Election period on the brink amid economic slowdown

Thursday February 27 2020


By Karoli Ssemogerere

There is a small sigh of relief after Uganda and Rwanda held talks to ease tensions in their frosty relations. The post-border situation has left the local population in greater Kabale and Ntungamo districts anxious about loss of markets for primary and unprocessed foodstuffs.

Uganda is a “low-cost producer” so the human cost of production is negligible. Uganda can deliver most agricultural merchandise at very low prices regardless of distance. Produce can easily reach Eastern DR Congo, without a dent in profitability.

The Kenyans are also unhappy with their erstwhile neighbour Uganda, whom they think are dumping milk, a misuse of the term as dairy production by nature, relies on subsidised inputs, which most farmers cannot afford. Ugandans consume very little milk and beef per capita. In the case of Tanzania, the markets in Rwanda and Kenya do not exist.

There is some positive news coming up. The reconstitution of the Government of South Sudan may revive the fortunes of north-south trade. Government has been in court battling claims from traders suing for compensation for trading losses caused by the Sudanese wrapping up their merchandise without cause.

The DRC, one of the two guarantors of the Uganda-Rwanda fragile peace, has not yet brought something tangible after a high level presidential visit. DRC is waiting for bigger fish, and internally political events dictate a certain distance from Uganda.

There are a number of issues between former president Joseph Kabila and the current regime. Mr Kabila’s party controls Parliament, but strongmen of the former regime are getting a feel of being out of power even though officially, their former boss has settled in his role, a massive estate in the environs of Kinshasa, which is basically a lifestyle estate or mini-State within a State. DRC is intriguing, a harsh combination of wealth and threadbare poverty at the same time.

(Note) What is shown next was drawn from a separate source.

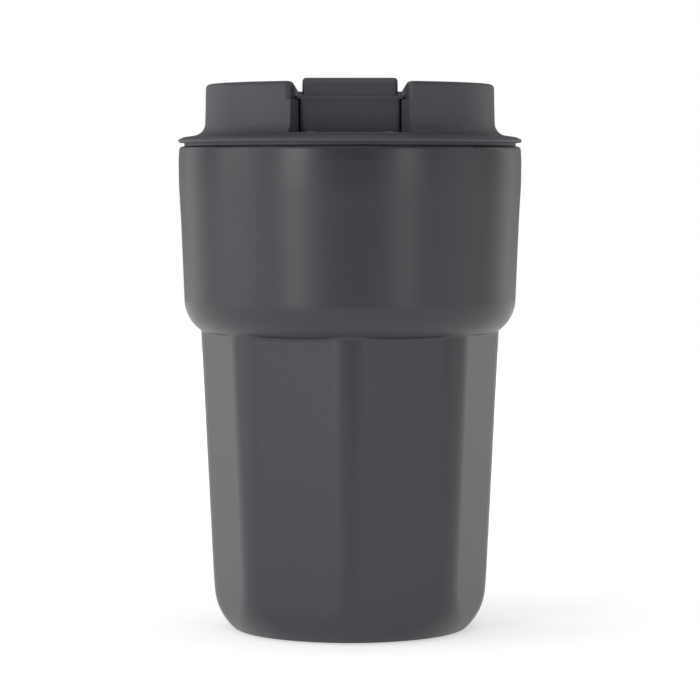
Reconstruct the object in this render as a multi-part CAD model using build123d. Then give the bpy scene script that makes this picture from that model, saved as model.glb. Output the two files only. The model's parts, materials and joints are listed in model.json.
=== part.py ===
from build123d import *
import math
import os

# Insulated flip-top travel mug. Millimetres, +Z up, origin at the middle of the base.
# The drinking side faces -Y and the flap's hinge runs along X.

# ---- driving dimensions of the cup ----
COLLAR_RADIUS = 42.5          # widest part of the round collar
RIM_HEIGHT = 119.9            # top of the cup's rim
SHELL_WALL = 0.6
LINER_WALL = 0.5
FACET_COUNT = 8
REACH_TOP = 37.1              # centre to facet edge where the collar sits on the facets
REACH_BOTTOM = 34.17          # the same where the bottom corner starts
FACETS_TOP = 75.0
COLLAR_UNDERSIDE = 73.6       # where the collar's curve meets the facets
COLLAR_HEM_RADIUS = 36.9      # outer corner of the collar's flat underside
COLLAR_HEM_HEIGHT = 74.27
COLLAR_BEND_RADIUS = 40.98    # corner between underside and wall, before it is rounded
COLLAR_BEND_HEIGHT = 77.34
COLLAR_BEND_ROUND = 9.4
COLLAR_MIDDLE_RADIUS = 41.95  # the wall leans out up to here, then stands almost upright
COLLAR_MIDDLE_HEIGHT = 101.5
COLLAR_UPPER_HEIGHT = 110.5
COLLAR_TOP_HEIGHT = 116.5
RIM_ROUND = 0.9
CREASE_ROUND = 1.0
FACETS_BOTTOM = 14.1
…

Business even at a higher level, is conducted using petty trade level. Businessmen complain of being fleeced nonstop and are waiting for their respective governments to set up mechanisms to resolve and enforce settlement of business disputes.

Government is trying to enter into more restrictive markets like SADCC. Uganda is proposing to sell maize to drought-stricken Zambia. Malawi may also be a candidate for relief food which is readily available in Uganda. The war on illegal fishing has politicians up in arms against impounding of illegal fishing gear a conditioned but wrong response.

Uganda still has plenty of animal protein thanks to cheap domestic fish. The recovery of fish stocks may as yet revive fish exports to the EU.
Fishing wrangles on the lake are a symptom of Uganda’s biggest economic problem, unemployment. Some of the biggest fishing armadas are operated by communities which don’t touch any major water bodies.

It’s not uncommon to find fishermen from Isingiro catching fish in Kalangala. The Iteso rank very high in fishing agility. Ugandans have notoriously conservative palates, but are surrounded by neighbours who eat raw, young and immature fish. This is why enforcement and impounding of illegal catch can only moderate the problem.

The second biggest economic problem is a gradual acceptance that production decision for oil is not likely until 2025 at earliest. The tangling with Tullow Oil has left Uganda’s economic credibility dented.
The browning of coffee receipts like fish is a major political problem.

It won’t be very wise to start campaigns with the current, state of the market. Farmers need stabilization funds to cover the cost of production and mitigate price risk. Images of farmers uprooting coffee trees are not what the government needs at this time.